-- Given problem --
Extract every line of the material below and reproduce it faithfully.

***

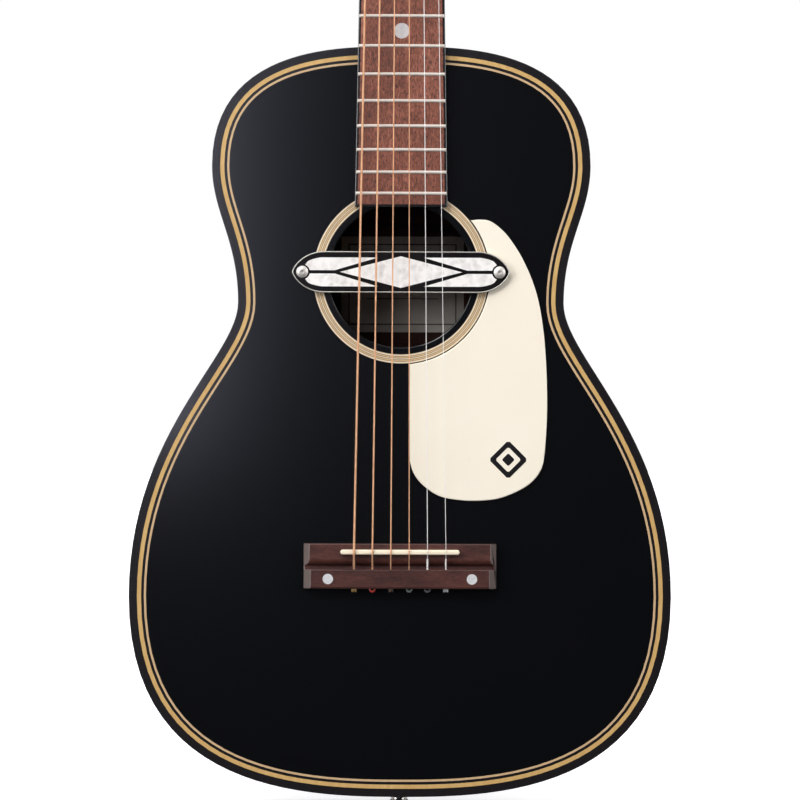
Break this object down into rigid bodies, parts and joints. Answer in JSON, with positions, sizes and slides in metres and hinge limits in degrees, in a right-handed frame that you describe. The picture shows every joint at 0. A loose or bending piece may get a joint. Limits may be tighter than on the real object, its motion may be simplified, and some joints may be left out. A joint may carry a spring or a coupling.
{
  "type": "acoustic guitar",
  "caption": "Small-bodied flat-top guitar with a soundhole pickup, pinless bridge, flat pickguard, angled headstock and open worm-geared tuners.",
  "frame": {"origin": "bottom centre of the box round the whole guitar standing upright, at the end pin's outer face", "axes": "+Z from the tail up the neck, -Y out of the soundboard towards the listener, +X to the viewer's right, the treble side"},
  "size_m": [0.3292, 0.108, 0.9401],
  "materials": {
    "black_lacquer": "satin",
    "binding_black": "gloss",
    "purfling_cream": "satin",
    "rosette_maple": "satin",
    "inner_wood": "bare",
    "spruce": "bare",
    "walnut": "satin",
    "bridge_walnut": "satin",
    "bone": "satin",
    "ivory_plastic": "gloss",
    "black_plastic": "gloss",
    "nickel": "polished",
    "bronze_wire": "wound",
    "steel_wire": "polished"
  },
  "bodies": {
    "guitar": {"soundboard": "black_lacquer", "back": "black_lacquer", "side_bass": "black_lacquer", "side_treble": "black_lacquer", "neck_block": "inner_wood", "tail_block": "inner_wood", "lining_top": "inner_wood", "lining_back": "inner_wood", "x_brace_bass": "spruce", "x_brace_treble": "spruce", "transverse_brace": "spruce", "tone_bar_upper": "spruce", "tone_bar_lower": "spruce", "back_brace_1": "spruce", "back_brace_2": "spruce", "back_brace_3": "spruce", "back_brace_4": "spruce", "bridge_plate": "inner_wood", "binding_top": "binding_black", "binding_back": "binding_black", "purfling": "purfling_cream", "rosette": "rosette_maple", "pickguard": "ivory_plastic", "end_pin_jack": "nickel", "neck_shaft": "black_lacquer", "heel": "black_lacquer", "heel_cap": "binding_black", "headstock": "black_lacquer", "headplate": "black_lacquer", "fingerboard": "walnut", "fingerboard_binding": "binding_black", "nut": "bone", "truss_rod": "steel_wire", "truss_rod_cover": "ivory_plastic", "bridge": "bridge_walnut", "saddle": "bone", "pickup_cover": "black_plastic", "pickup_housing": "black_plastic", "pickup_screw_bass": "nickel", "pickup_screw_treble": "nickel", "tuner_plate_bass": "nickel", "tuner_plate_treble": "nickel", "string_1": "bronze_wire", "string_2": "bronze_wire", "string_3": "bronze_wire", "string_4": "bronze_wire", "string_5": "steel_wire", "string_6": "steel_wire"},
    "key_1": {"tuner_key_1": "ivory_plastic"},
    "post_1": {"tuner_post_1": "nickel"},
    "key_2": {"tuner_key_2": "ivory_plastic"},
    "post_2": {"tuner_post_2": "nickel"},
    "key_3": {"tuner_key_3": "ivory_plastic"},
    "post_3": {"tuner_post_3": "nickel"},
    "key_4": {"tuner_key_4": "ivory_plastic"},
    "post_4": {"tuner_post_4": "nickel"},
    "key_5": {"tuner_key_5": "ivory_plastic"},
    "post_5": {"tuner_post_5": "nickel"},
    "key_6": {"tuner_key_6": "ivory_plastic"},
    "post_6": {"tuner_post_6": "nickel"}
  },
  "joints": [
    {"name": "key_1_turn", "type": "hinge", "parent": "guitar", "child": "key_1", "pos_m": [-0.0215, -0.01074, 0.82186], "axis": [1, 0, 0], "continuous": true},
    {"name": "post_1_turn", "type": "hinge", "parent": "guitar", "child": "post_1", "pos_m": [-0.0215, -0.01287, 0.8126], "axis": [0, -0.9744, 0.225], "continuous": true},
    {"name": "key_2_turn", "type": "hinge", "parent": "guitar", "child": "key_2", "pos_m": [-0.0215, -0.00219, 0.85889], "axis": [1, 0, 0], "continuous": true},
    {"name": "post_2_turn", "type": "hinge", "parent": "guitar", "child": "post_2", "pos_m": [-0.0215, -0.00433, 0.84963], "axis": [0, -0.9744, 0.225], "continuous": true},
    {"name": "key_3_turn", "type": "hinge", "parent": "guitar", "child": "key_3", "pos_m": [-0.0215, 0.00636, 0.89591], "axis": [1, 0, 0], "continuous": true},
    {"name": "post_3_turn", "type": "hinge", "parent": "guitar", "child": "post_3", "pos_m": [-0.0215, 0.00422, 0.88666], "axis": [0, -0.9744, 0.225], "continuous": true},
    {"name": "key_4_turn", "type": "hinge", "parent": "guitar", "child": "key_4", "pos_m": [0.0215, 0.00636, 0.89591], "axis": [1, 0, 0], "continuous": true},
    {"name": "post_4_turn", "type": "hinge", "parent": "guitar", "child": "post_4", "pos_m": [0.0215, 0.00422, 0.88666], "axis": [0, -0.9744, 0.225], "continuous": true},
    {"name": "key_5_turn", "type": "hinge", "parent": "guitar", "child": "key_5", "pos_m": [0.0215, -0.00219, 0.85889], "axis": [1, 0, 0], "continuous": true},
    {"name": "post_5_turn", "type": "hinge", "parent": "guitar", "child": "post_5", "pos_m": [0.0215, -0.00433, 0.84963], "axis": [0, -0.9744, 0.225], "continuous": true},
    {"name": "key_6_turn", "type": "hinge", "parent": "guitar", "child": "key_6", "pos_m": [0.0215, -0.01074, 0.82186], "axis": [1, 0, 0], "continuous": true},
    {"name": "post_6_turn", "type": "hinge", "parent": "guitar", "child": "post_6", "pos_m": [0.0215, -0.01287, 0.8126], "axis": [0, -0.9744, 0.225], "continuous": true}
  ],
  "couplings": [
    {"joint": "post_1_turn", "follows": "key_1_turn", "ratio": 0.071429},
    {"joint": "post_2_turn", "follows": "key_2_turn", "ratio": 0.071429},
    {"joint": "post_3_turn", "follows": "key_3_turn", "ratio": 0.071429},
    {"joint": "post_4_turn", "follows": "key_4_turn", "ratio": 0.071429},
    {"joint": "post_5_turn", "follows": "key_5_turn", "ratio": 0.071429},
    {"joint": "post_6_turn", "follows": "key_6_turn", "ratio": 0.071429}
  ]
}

***

-- Exercise output --
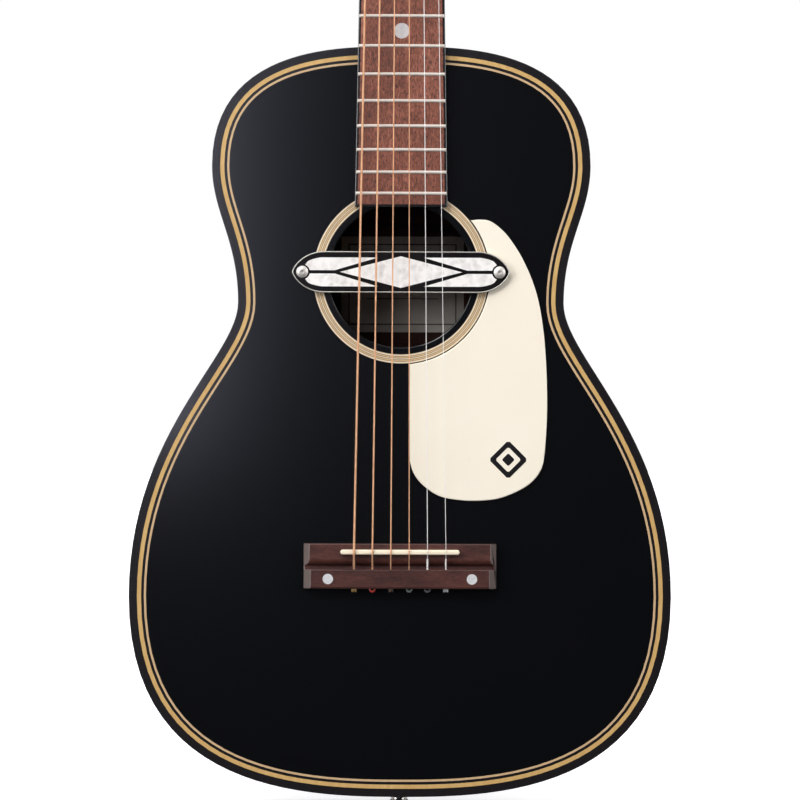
Break this object down into rigid bodies, parts and joints. Answer in JSON, with positions, sizes and slides in metres and hinge limits in degrees, in a right-handed frame that you describe. The picture shows every joint at 0. A loose or bending piece may get a joint. Limits may be tighter than on the real object, its motion may be simplified, and some joints may be left out. A joint may carry a spring or a coupling.
{
  "type": "acoustic guitar",
  "caption": "Small-bodied flat-top guitar with a soundhole pickup, pinless bridge, flat pickguard, angled headstock and open worm-geared tuners.",
  "frame": {"origin": "bottom centre of the box round the whole guitar standing upright, at the end pin's outer face", "axes": "+Z from the tail up the neck, -Y out of the soundboard towards the listener, +X to the viewer's right, the treble side"},
  "size_m": [0.3292, 0.108, 0.9401],
  "materials": {
    "black_lacquer": "satin",
    "binding_black": "gloss",
    "purfling_cream": "satin",
    "rosette_maple": "satin",
    "inner_wood": "bare",
    "spruce": "bare",
    "walnut": "satin",
    "bridge_walnut": "satin",
    "bone": "satin",
    "ivory_plastic": "gloss",
    "black_plastic": "gloss",
    "nickel": "polished",
    "bronze_wire": "wound",
    "steel_wire": "polished"
  },
  "bodies": {
    "guitar": {"soundboard": "black_lacquer", "back": "black_lacquer", "side_bass": "black_lacquer", "side_treble": "black_lacquer", "neck_block": "inner_wood", "tail_block": "inner_wood", "lining_top": "inner_wood", "lining_back": "inner_wood", "x_brace_bass": "spruce", "x_brace_treble": "spruce", "transverse_brace": "spruce", "tone_bar_upper": "spruce", "tone_bar_lower": "spruce", "back_brace_1": "spruce", "back_brace_2": "spruce", "back_brace_3": "spruce", "back_brace_4": "spruce", "bridge_plate": "inner_wood", "binding_top": "binding_black", "binding_back": "binding_black", "purfling": "purfling_cream", "rosette": "rosette_maple", "pickguard": "ivory_plastic", "end_pin_jack": "nickel", "neck_shaft": "black_lacquer", "heel": "black_lacquer", "heel_cap": "binding_black", "headstock": "black_lacquer", "headplate": "black_lacquer", "fingerboard": "walnut", "fingerboard_binding": "binding_black", "nut": "bone", "truss_rod": "steel_wire", "truss_rod_cover": "ivory_plastic", "bridge": "bridge_walnut", "saddle": "bone", "pickup_cover": "black_plastic", "pickup_housing": "black_plastic", "pickup_screw_bass": "nickel", "pickup_screw_treble": "nickel", "tuner_plate_bass": "nickel", "tuner_plate_treble": "nickel", "string_1": "bronze_wire", "string_2": "bronze_wire", "string_3": "bronze_wire", "string_4": "bronze_wire", "string_5": "steel_wire", "string_6": "steel_wire"},
    "key_1": {"tuner_key_1": "ivory_plastic"},
    "post_1": {"tuner_post_1": "nickel"},
    "key_2": {"tuner_key_2": "ivory_plastic"},
    "post_2": {"tuner_post_2": "nickel"},
    "key_3": {"tuner_key_3": "ivory_plastic"},
    "post_3": {"tuner_post_3": "nickel"},
    "key_4": {"tuner_key_4": "ivory_plastic"},
    "post_4": {"tuner_post_4": "nickel"},
    "key_5": {"tuner_key_5": "ivory_plastic"},
    "post_5": {"tuner_post_5": "nickel"},
    "key_6": {"tuner_key_6": "ivory_plastic"},
    "post_6": {"tuner_post_6": "nickel"}
  },
  "joints": [
    {"name": "key_1_turn", "type": "hinge", "parent": "guitar", "child": "key_1", "pos_m": [-0.0215, -0.01074, 0.82186], "axis": [1, 0, 0], "continuous": true},
    {"name": "post_1_turn", "type": "hinge", "parent": "guitar", "child": "post_1", "pos_m": [-0.0215, -0.01287, 0.8126], "axis": [0, -0.9744, 0.225], "continuous": true},
    {"name": "key_2_turn", "type": "hinge", "parent": "guitar", "child": "key_2", "pos_m": [-0.0215, -0.00219, 0.85889], "axis": [1, 0, 0], "continuous": true},
    {"name": "post_2_turn", "type": "hinge", "parent": "guitar", "child": "post_2", "pos_m": [-0.0215, -0.00433, 0.84963], "axis": [0, -0.9744, 0.225], "continuous": true},
    {"name": "key_3_turn", "type": "hinge", "parent": "guitar", "child": "key_3", "pos_m": [-0.0215, 0.00636, 0.89591], "axis": [1, 0, 0], "continuous": true},
    {"name": "post_3_turn", "type": "hinge", "parent": "guitar", "child": "post_3", "pos_m": [-0.0215, 0.00422, 0.88666], "axis": [0, -0.9744, 0.225], "continuous": true},
    {"name": "key_4_turn", "type": "hinge", "parent": "guitar", "child": "key_4", "pos_m": [0.0215, 0.00636, 0.89591], "axis": [1, 0, 0], "continuous": true},
    {"name": "post_4_turn", "type": "hinge", "parent": "guitar", "child": "post_4", "pos_m": [0.0215, 0.00422, 0.88666], "axis": [0, -0.9744, 0.225], "continuous": true},
    {"name": "key_5_turn", "type": "hinge", "parent": "guitar", "child": "key_5", "pos_m": [0.0215, -0.00219, 0.85889], "axis": [1, 0, 0], "continuous": true},
    {"name": "post_5_turn", "type": "hinge", "parent": "guitar", "child": "post_5", "pos_m": [0.0215, -0.00433, 0.84963], "axis": [0, -0.9744, 0.225], "continuous": true},
    {"name": "key_6_turn", "type": "hinge", "parent": "guitar", "child": "key_6", "pos_m": [0.0215, -0.01074, 0.82186], "axis": [1, 0, 0], "continuous": true},
    {"name": "post_6_turn", "type": "hinge", "parent": "guitar", "child": "post_6", "pos_m": [0.0215, -0.01287, 0.8126], "axis": [0, -0.9744, 0.225], "continuous": true}
  ],
  "couplings": [
    {"joint": "post_1_turn", "follows": "key_1_turn", "ratio": 0.071429},
    {"joint": "post_2_turn", "follows": "key_2_turn", "ratio": 0.071429},
    {"joint": "post_3_turn", "follows": "key_3_turn", "ratio": 0.071429},
    {"joint": "post_4_turn", "follows": "key_4_turn", "ratio": 0.071429},
    {"joint": "post_5_turn", "follows": "key_5_turn", "ratio": 0.071429},
    {"joint": "post_6_turn", "follows": "key_6_turn", "ratio": 0.071429}
  ]
}